The events, mostly due to the size of Paradise City, rarely are a bore. At each stop light, there is an event that can be triggered. Races are self-explanatory; a linear race from one point to another. However, the incredible amount of races, and the locales they take place in, make it more interesting than any track could ever be. Because the races don't take place in a closed track, there is traffic, the possibility of wrong turns, and shortcuts everywhere. A road rage event is a challenge to see how many cars you can take down. Road rages, again, are not in a set track; there isn't even a point to go to, so this event could span all of Paradise City. Marked man events have you frantically driving towards a goal, all the while being chased by powerful cars determined to take you down. Stunt runs have you attempting to gain a set amount of points before the time runs out. Depending on where you are in the city, the easier the stunt run is (although I really never got a good stunt run, because I just suck at them). Burning routes are your key to unlock new cars. By getting to a certain point in under the time limit, you can unlock a better version of the car you are using. All of this is great fun, even though some of it may get old. However, that's where the sheer amount of things to do comes in; with so much variety, you can always go do something else if you begin to find one event boring or too difficult. Frankly, there's a lot to do.
With so much to do, the game does a good job of presenting it. DJ Atomica always does a good, entertaining job of explaining the concepts (they are introduced as they are encountered). However, after you've grown used to the game, DJ Atomica can become a droning, annoying voice in the background. Thankfully, the voice acting isn't too shabby, and he doesn't talk during online games, so it's only a minor flaw of the game. The music of the game includes the works of various artists (from Avril Lavigne to tracks from previous Burnout games). I ended up switching the music off, as it drowned out some sounds (such as the sound signaling an upcoming turn in a race).

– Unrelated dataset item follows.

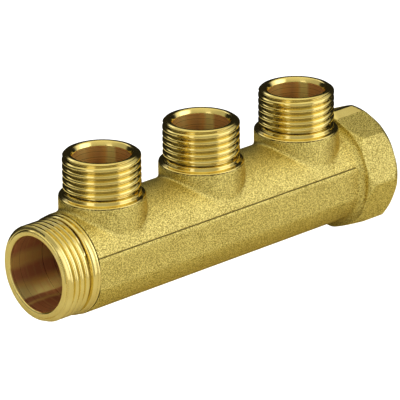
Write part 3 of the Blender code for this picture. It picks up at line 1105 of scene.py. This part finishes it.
# Azimuth, cosines where it starts and is full, heights where its top starts and ends, its level
DARK_CARDS = [
    (-150.0, 0.45, 0.70, 0.02, 0.24, 0.10),
    (137.0, 0.25, 0.50, 0.38, 0.58, 0.03),
    (137.0, 0.69, 0.76, 0.66, 0.80, 0.03),
]
CARD_FOOT = (-0.75, -0.55)  # heights where the cards start and are full
WORLD_LEVEL = 0.46
WORLD_BELOW = 0.12  # added to the level towards the ground and towards the ceiling
WORLD_ABOVE = 0.32
BELOW_SPAN = (-0.4, -0.7)
ABOVE_SPAN = (0.55, 0.9)
AHEAD_LIMIT = 0.02  # least cosine of the angle to a soft box at which it is drawn
ROOM_COLOUR = (1.0, 0.95, 0.74, 1.0)
BOX_COLOUR = (0.99, 0.99, 1.10, 1.0)


def soft_box(nodes, aim, azimuth, elevation, half_width, half_height, softness, strength):
    """Light level of a rectangle with soft edges, seen in the direction of aim."""
    centre = direction(azimuth, elevation)
    right = direction(azimuth + 90, 0)
    up = centre.cross(right)
    if up.z < 0:
        up = -up
    towards = nodes.dot(aim, centre)
    ahead = nodes.math('MAXIMUM', towards, AHEAD_LIMIT)
    level = strength
    for side, half in ((right, half_width), (up, half_height)):
        off = nodes.math('ABSOLUTE', nodes.math('DIVIDE', nodes.dot(aim, side), ahead))
        inside = nodes.remap(off, half * (1 - softness), half * (1 + softness), 1.0, 0.0, True)
        level = nodes.math('MULTIPLY', inside, level)
    facing = nodes.math('GREATER_THAN', towards, AHEAD_LIMIT)
    return nodes.math('MULTIPLY', level, facing)


def room_level(nodes, aim):
    """Light level of the plain room: a little brighter below and above, with the dark cards in it."""
    height = nodes.split(aim)["Z"]
    below = nodes.remap(height, *BELOW_SPAN, 0.0, WORLD_BELOW, True)
    above = nodes.remap(height, *ABOVE_SPAN, 0.0, WORLD_ABOVE, True)
    level = nodes.math('ADD', nodes.math('ADD', below, above), WORLD_LEVEL)
    foot = nodes.remap(height, *CARD_FOOT, 0.0, 1.0, True)
    for azimuth, start, full, low, high, dark in DARK_CARDS:
        band = nodes.math('MULTIPLY', foot, nodes.remap(height, low, high, 1.0, 0.0, True))
        side = nodes.remap(nodes.dot(aim, direction(azimuth, 0)), start, full, 0.0, 1.0, True)
        card = nodes.math('MULTIPLY', band, side)
        light = nodes.math('MULTIPLY', level, nodes.math('SUBTRACT', 1.0, card))
        level = nodes.math('ADD', light, nodes.math('MULTIPLY', card, dark))
    return level


def build_world():
    """Studio made of light levels alone: a warm room and whiter soft boxes."""
    world = bpy.data.worlds.new("studio")
    bpy.context.scene.world = world
    world.use_nodes = True
    world.node_tree.nodes.clear()
    nodes = Nodes(world.node_tree)
    aim = nodes.add("ShaderNodeTexCoord").outputs["Generated"]
    level = room_level(nodes, aim)
    shine = 0.0
    for box in SOFT_BOXES:
        shine = nodes.math('ADD', shine, soft_box(nodes, aim, *box))
    both = nodes.add("ShaderNodeAddShader")
    for number, (colour, strength) in enumerate(((ROOM_COLOUR, level), (BOX_COLOUR, shine))):
        shade = nodes.add("ShaderNodeBackground")
        shade.inputs[0].default_value = colour
        nodes.link(strength, shade.inputs[1])
        nodes.link(shade.outputs[0], both.inputs[number])
    output = nodes.add("ShaderNodeOutputWorld")
    nodes.link(both.outputs[0], output.inputs[0])


# ---------------------------------------------------------------- floor, sheet and camera

FLOOR_RADIUS = 3.0
FLOOR_THICKNESS = 2 * MM
FLOOR_SEGMENTS = 96
FLOOR_GLOW = 1.05
SHEET_HALF_LENGTH = 135 * MM
SHEET_HALF_WIDTH = 95 * MM
SHEET_MIDDLE = (-20 * MM, 12 * MM)
SHEET_DEPTH = 0.2 * MM  # under the lowest point of the bar
SHEET_COLOUR = (0.92, 0.90, 0.82, 1.0)
CAMERA_AIM = Vector((-0.648 * MM, 0, 22.066 * MM))
CAMERA_AZIMUTH = -43.149
CAMERA_ELEVATION = 21.266
CAMERA_ROLL = -0.547
CAMERA_DISTANCE = 1005.382 * MM
CAMERA_LENS = 333.67
CAMERA_SENSOR = 36.0
CAMERA_CLIP = (0.05, 20.0)
VIEW_GAMMA = 0.80
VIEW_EXPOSURE = 0.30


def mesh_of(name, bm):
    mesh = bpy.data.meshes.new(name)
    bm.to_mesh(mesh)
    bm.free()
    return mesh


def build_floor():
    """Plain white floor under the bar, a thin disc that only the camera sees."""
    bm = bmesh.new()
    bmesh.ops.create_cone(
        bm,
        cap_ends=True,
        segments=FLOOR_SEGMENTS,
        radius1=FLOOR_RADIUS,
        radius2=FLOOR_RADIUS,
        depth=FLOOR_THICKNESS,
    )
    floor = add_object("floor", mesh_of("floor", bm))
    floor.location.z = CAD_LOW.z - FLOOR_THICKNESS / 2
    material, nodes, glow = start_material("floor_white", "ShaderNodeEmission")
    glow.inputs["Strength"].default_value = FLOOR_GLOW
    floor.data.materials.append(material)
    floor.visible_glossy = False
    floor.visible_diffuse = False
    floor.visible_shadow = False
    floor.visible_transmission = False


def build_sheet():
    """White oval sheet that the bar lies on; it is seen only in the reflections."""
    bm = bmesh.new()
    bmesh.ops.create_circle(bm, cap_ends=True, segments=FLOOR_SEGMENTS, radius=1.0)
    bmesh.ops.scale(bm, vec=(SHEET_HALF_LENGTH, SHEET_HALF_WIDTH, 1), verts=bm.verts)
    sheet = add_object("sheet", mesh_of("sheet", bm))
    sheet.location = (*SHEET_MIDDLE, CAD_LOW.z - SHEET_DEPTH)
    material, nodes, paper = start_material("sheet_white", "ShaderNodeBsdfDiffuse")
    paper.inputs["Color"].default_value = SHEET_COLOUR
    sheet.data.materials.append(material)
    sheet.visible_camera = False


def build_camera():
    """Long lens that looks at the bar from the inlet's side and a little from above."""
    data = bpy.data.cameras.new("camera")
    data.sensor_width = CAMERA_SENSOR
    data.lens = CAMERA_LENS
    data.clip_start, data.clip_end = CAMERA_CLIP
    data.dof.use_dof = False
    camera = add_object("camera", data)
    back = direction(CAMERA_AZIMUTH, CAMERA_ELEVATION)
    camera.rotation_mode = 'QUATERNION'
    camera.location = CAMERA_AIM + back * CAMERA_DISTANCE
    roll = Quaternion((0, 0, 1), math.radians(CAMERA_ROLL))
    camera.rotation_quaternion = (-back).to_track_quat('-Z', 'Y') @ roll
    bpy.context.scene.camera = camera


def set_view():
    view = bpy.context.scene.view_settings
    view.view_transform = 'Standard'
    view.gamma = VIEW_GAMMA
    view.exposure = VIEW_EXPOSURE


def main():
    brass = turned_brass("turned_brass", "Z", OUTLET_GROOVE_SHADE)
    bore = bored_brass("bored_brass", "X", "Z", BODY_BORE_SHADE)
    faced = turned_brass("faced_brass", "X", INLET_GROOVE_SHADE)
    build_body([blasted_brass(), brass, bore, faced])
    build_outlets(brass, port_brass())
    inlet_brass = turned_brass("inlet_brass", "Z", INLET_GROOVE_SHADE)
    build_inlet(inlet_brass, bored_brass("inlet_bore_brass", "Z", "X", 0.0))
    build_seals(seal_rubber())
    build_floor()
    build_sheet()
    build_world()
    build_camera()
    set_view()


main()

Really, the game becomes more and more fun as the it progresses. As you explore more of Paradise City, you will discover new, unique, and interesting places to race around (from the quarry to the airport). As a beginner to the game, it can feel overwhelming, with so much to do, and so many places to visit. And that is one of the game's biggest flaws; while it may seem approachable at first glance, the game is in reality, massive and relatively complex (not the concepts themselves, but the enormity of things to do). However, if you play for a few hours, you'll start to get the hang of things. Playing more also unlocks new cars to drive around in, providing motivation to continue playing. With an enormous city like Paradise City, there are a lot of sections (and even sub-sections). So you'll end up spending hours on hours just driving to your destination. It would have been incredibly useful to have some sort of "warping" system so that you don't have to spend so much time pointlessly driving around.
One of Burnout Paradise's best features is its online mode. By accessing a handy menu using the d-pad, you can hop online into a free burn. Eight players can drive around Paradise City, either doing their own thing, or (if the host decides) completing challenges and competing in events. There are several hundred challenges, ranging from the easy (drift 20 yards!) to the difficult (ramp over 7 players). One of the main problems I found with this is the general lack of cooperation with other players; people without microphones or new to the game did not even try at many challenges. When you do manage to find a game with cooperative players, it is a lot of fun. The only thing that irks me about the online mode is the fact that you cannot complete offline events while in a game. So if I'm just hanging out with a friend of mine, we can only do challenges, and cannot complete events.
This game has been out for a while, as of now. Criterion has released a lot of free and paid DLC since the game's release. If you have access to the internet, you can get Burnout bikes and several other updates for free, but if you're willing to drop down some cash, you can get other cars. Now is this worth it? It really depends. If you've just recently purchased the game, or are planning on purchasing it, then by all means, buy the extra cars (they are especially helpful to beginning Burnout drivers). However, if you've grown tired of Paradise City, save that money for something else. I really can't say anything about the party downloadable content, as I've yet to download it.
Burnout Paradise is a really unique game. If you are a "hardcore" racing game fan who likes customization and accurate cars, or a fan of more traditional racing games, then this game isn't for you. However, if you're looking for a new, fun experience that will last you around 50 or more hours (I've spent well over 70 hours in the game), then this is the game for you. At a new discounted price of $20, now is the best time to buy it. Burnout Paradise has shaped up to be not only one of my favorite games of 2008, but one of my favorite racing games of all time.